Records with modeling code
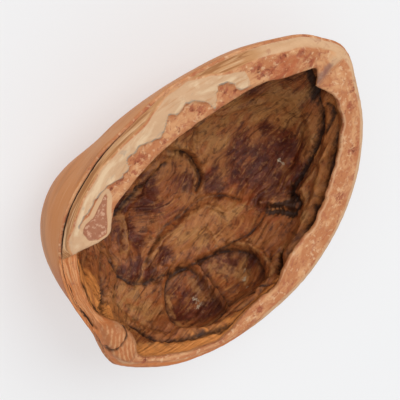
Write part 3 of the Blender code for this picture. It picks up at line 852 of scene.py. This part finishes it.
def finish(name, ground, layers, relief, **surface):
    """A dry shell finish: layers of colour over a ground, and fine relief, on one Principled shader."""
    material = bpy.data.materials.new(name)
    material.use_nodes = True
    tree = material.node_tree
    shader = tree.nodes["Principled BSDF"]
    for socket, value in surface.items():
        shader.inputs[socket.replace("_", " ")].default_value = value
    place = add(tree, "ShaderNodeTexCoord")
    in_mm = add(tree, "ShaderNodeVectorMath", {1: [1 / MM] * 3}, {0: place.outputs["Object"]},
                operation="MULTIPLY")
    grain = add(tree, "ShaderNodeAttribute", attribute_name="grain")
    coordinates = {"place": in_mm.outputs[0], "grain": grain.outputs["Vector"]}
    fields = {}

    def pattern_of(item):
        spread = add(tree, "ShaderNodeVectorMath", {1: [1 / s for s in item["size"]]},
                     {0: coordinates[item["on"]]}, operation="MULTIPLY")
        noise = add(tree, "ShaderNodeTexNoise",
                    {"W": item["seed"], "Scale": 1.0, "Detail": item["detail"], "Roughness": NOISE_ROUGHNESS,
                     "Distortion": item["bend"]},
                    {"Vector": spread.outputs[0]}, noise_dimensions="4D")
        if item["kind"] == "FBM":
            return noise.outputs["Fac"]
        # thin lines run where the noise passes through its middle value
        off_middle = add(tree, "ShaderNodeMath", {1: 0.5}, {0: noise.outputs["Fac"]}, operation="SUBTRACT")
        off_middle = add(tree, "ShaderNodeMath", {}, {0: off_middle.outputs[0]}, operation="ABSOLUTE")
        line = add(tree, "ShaderNodeMath", {1: -LINE_SHARPNESS, 2: 1.0}, {0: off_middle.outputs[0]},
                   operation="MULTIPLY_ADD")
        return line.outputs[0]

    below = None
    for item in layers:
        shift = {1: item["pattern_weight"], 2: -0.5 * item["pattern_weight"]}
        amount = add(tree, "ShaderNodeMath", shift, {0: pattern_of(item)}, operation="MULTIPLY_ADD")
        if item["field"]:
            if item["field"] not in fields:
                fields[item["field"]] = add(tree, "ShaderNodeAttribute", attribute_name=item["field"])
            amount = add(tree, "ShaderNodeMath", {1: item["field_weight"]},
                         {0: fields[item["field"]].outputs["Fac"], 2: amount.outputs[0]},
                         operation="MULTIPLY_ADD")
        amount = add(tree, "ShaderNodeMapRange",
                     {"From Min": item["low"], "From Max": item["high"], "To Max": item["strength"]},
                     {"Value": amount.outputs[0]}, interpolation_type="SMOOTHSTEP")
        links = {0: amount.outputs[0]}
        if below:
            links[6] = below.outputs[2]
        start = {7: paint(item["colour"])} if below else {6: paint(ground), 7: paint(item["colour"])}
        below = add(tree, "ShaderNodeMix", start, links, data_type="RGBA")
    tree.links.new(below.outputs[2], shader.inputs["Base Color"])

    bump = None
    for item, depth_mm in relief:
        links = {"Height": pattern_of(item)}
        if bump:
            links["Normal"] = bump.outputs[0]
        bump = add(tree, "ShaderNodeBump", {"Strength": 1.0, "Distance": depth_mm * MM}, links)
    tree.links.new(bump.outputs[0], shader.inputs["Normal"])
    return material


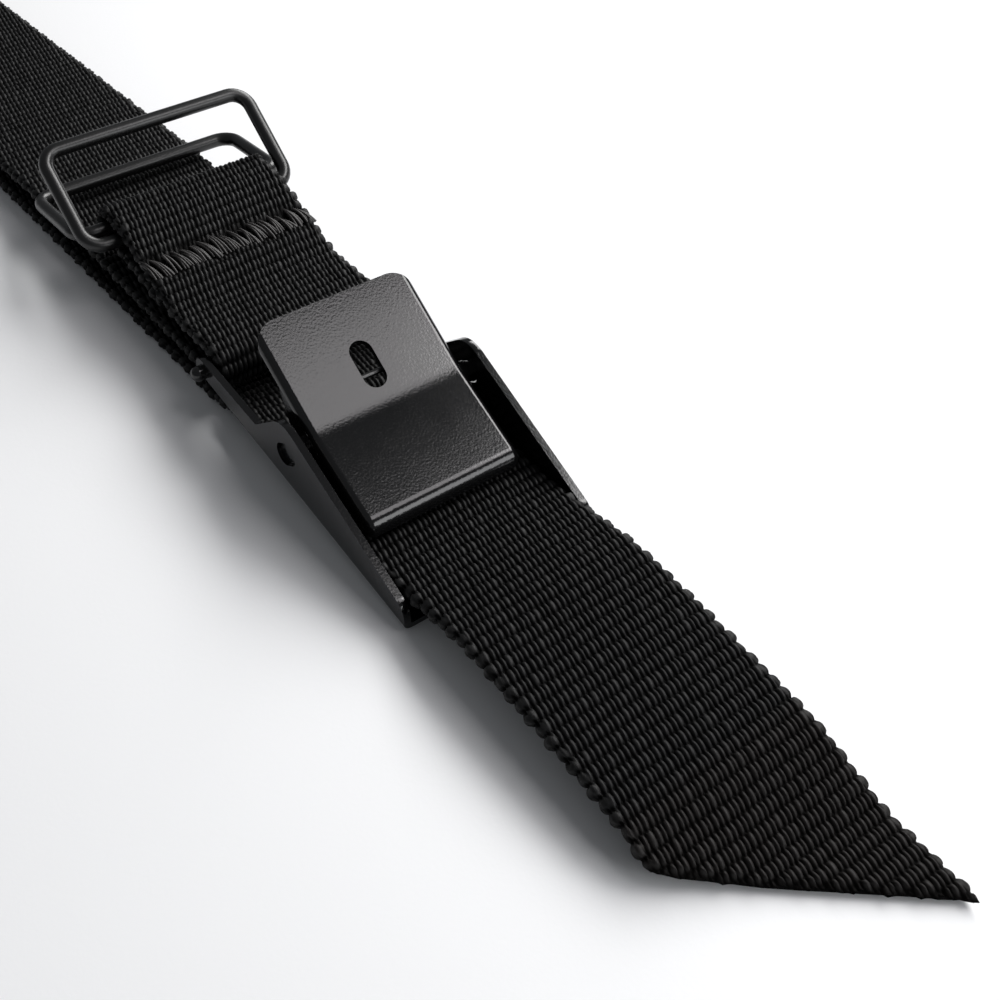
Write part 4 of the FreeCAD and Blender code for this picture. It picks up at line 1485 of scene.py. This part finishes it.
@dataclass
class Studio:
    """Pale table, soft light and the camera."""

    target: tuple[float, float, float] = (49.43, 0.0, 12.07)
    azimuth_deg: float = 50.55
    elevation_deg: float = 45.72
    roll_deg: float = 3.12
    distance: float = 146.46
    lens: float = 48.8

    def build(self, finishes: Finishes) -> None:
        """Makes the table, the lights and the camera.

        Args:
            finishes: the materials.
        """
        self.table(finishes.table)
        self.world()
        self.softbox("window_light", (-0.22, 0.725, 0.652), 430.0, (620.0, 170.0), 2.9, (1.0, 0.995, 0.985))
        self.softbox("overhead_light", (0.314, 0.400, 0.861), 425.0, (160.0, 220.0), 0.44, (1.0, 0.97, 0.985))
        self.softbox("side_light", (0.80, 0.46, 0.38), 500.0, (200.0, 350.0), 1.0, (0.98, 0.99, 1.0))
        self.camera()
        bpy.context.scene.view_settings.view_transform = "Standard"

    @staticmethod
    def table(material: bpy.types.Material) -> None:
        """Makes the table top."""
        size = 2.0
        corners = np.array(((-size, -size, 0.0), (size, -size, 0.0), (size, size, 0.0), (-size, size, 0.0)))
        top = mesh_object("table_top", corners, [(0, 1, 2, 3)], material)

    @staticmethod
    def world() -> None:
        """Makes the soft light of the room."""
        world = bpy.data.worlds.new("room")
        world.use_nodes = True
        light = world.node_tree.nodes["Background"]
        NodeWriter(world.node_tree).feed(light, {"Color": (0.93, 0.96, 1.0, 1.0), "Strength": 0.18})
        bpy.context.scene.world = world

    def softbox(
        self, name: str, way: tuple, distance: float, size: tuple, energy: float, colour: tuple
    ) -> None:
        """Makes a rectangular soft light that faces the buckle.

        Args:
            name: the light's name.
            way: direction from the target to the light.
            distance: distance from the target in millimetres.
            size: width and height in millimetres.
            energy: power in watts.
            colour: the light's colour.
        """
        lamp = bpy.data.lights.new(name, "AREA")
        lamp.shape = "RECTANGLE"
        lamp.size, lamp.size_y = size[0] * MM, size[1] * MM
        lamp.energy = energy
        lamp.color = colour
        made = add_object(name, lamp)
        way_out = Vector(way).normalized()
        made.location = (Vector(self.target) + way_out * distance) * MM
        across = (Vector((0.0, 1.0, 0.0)) - way_out * way_out.y).normalized()
        made.rotation_euler = Matrix((across.cross(way_out), across, way_out)).transposed().to_euler()

    def camera(self) -> None:
        """Makes the camera."""
        azimuth, elevation = math.radians(self.azimuth_deg), math.radians(self.elevation_deg)
        back = Vector((math.sin(azimuth) * math.cos(elevation), -math.cos(azimuth) * math.cos(elevation),
                       math.sin(elevation)))
        right = (-back).cross(Vector((0.0, 0.0, 1.0))).normalized()
        up = right.cross(-back)
        roll = math.radians(self.roll_deg)
        rolled_right = right * math.cos(roll) + up * math.sin(roll)
        rolled_up = up * math.cos(roll) - right * math.sin(roll)
        data = bpy.data.cameras.new("camera")
        data.lens = self.lens
        data.sensor_width = 36.0
        data.clip_start = 0.001
        made = add_object("camera", data)
        made.matrix_world = Matrix((
            (rolled_right.x, rolled_up.x, back.x, 0.0), (rolled_right.y, rolled_up.y, back.y, 0.0),
            (rolled_right.z, rolled_up.z, back.z, 0.0), (0.0, 0.0, 0.0, 1.0)))
        made.location = (Vector(self.target) + back * self.distance) * MM
        bpy.context.scene.camera = made


def main() -> None:
    """Builds the strap, its stage and its light."""
    logging.basicConfig(level=logging.INFO, format="%(message)s")
    layout = Layout()
    finishes = Finishes()
    weave = Weave(finishes.webbing)
    stitches = Stitches(finishes.thread)
    strap = Strap(layout, weave)
    strap.upper()
    strap.lower()
    BarTack(layout, stitches).build()
    for part in (
        PressedPart("buckle_frame", "buckle_stamping", Body.STRAP, Slot.COATED_METAL, 0.16),
        PressedPart("cam_lever", "thumb_lever", Body.LEVER, Slot.COATED_METAL, 0.2),
        PressedPart("rear_pin", "rear_cross_pin", Body.STRAP, Slot.COATED_METAL, 0.08),
        PressedPart("cam_pivot_pin", "pivot_pin", Body.STRAP, Slot.COATED_METAL, 0.12),
    ):
        part.build(finishes.coated_metal)
    CamSpring(layout).build(finishes.spring_steel)
    for which, body, tilt in (("upper", Body.UPPER_RING, 34.7), ("lower", Body.LOWER_RING, -7.5)):
        ring = KeeperRing(f"{which}_wire_ring", f"{which}_keeper_ring", body,
                          f"{which}_ring_swing", tilt, layout)
        ring.build(finishes.coated_wire)
    for which in ("upper", "lower"):
        EndTab(which, layout, finishes, stitches).build()
    Studio().build(finishes)


if __name__ == "__main__":
    main()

Problem requirements => Repeat exactly the lines running from the one with "Write part 4" through the one with "lens: float = 48.8", both included.

Response =>
Write part 4 of the FreeCAD and Blender code for this picture. It picks up at line 1485 of scene.py. This part finishes it.
@dataclass
class Studio:
    """Pale table, soft light and the camera."""

    target: tuple[float, float, float] = (49.43, 0.0, 12.07)
    azimuth_deg: float = 50.55
    elevation_deg: float = 45.72
    roll_deg: float = 3.12
    distance: float = 146.46
    lens: float = 48.8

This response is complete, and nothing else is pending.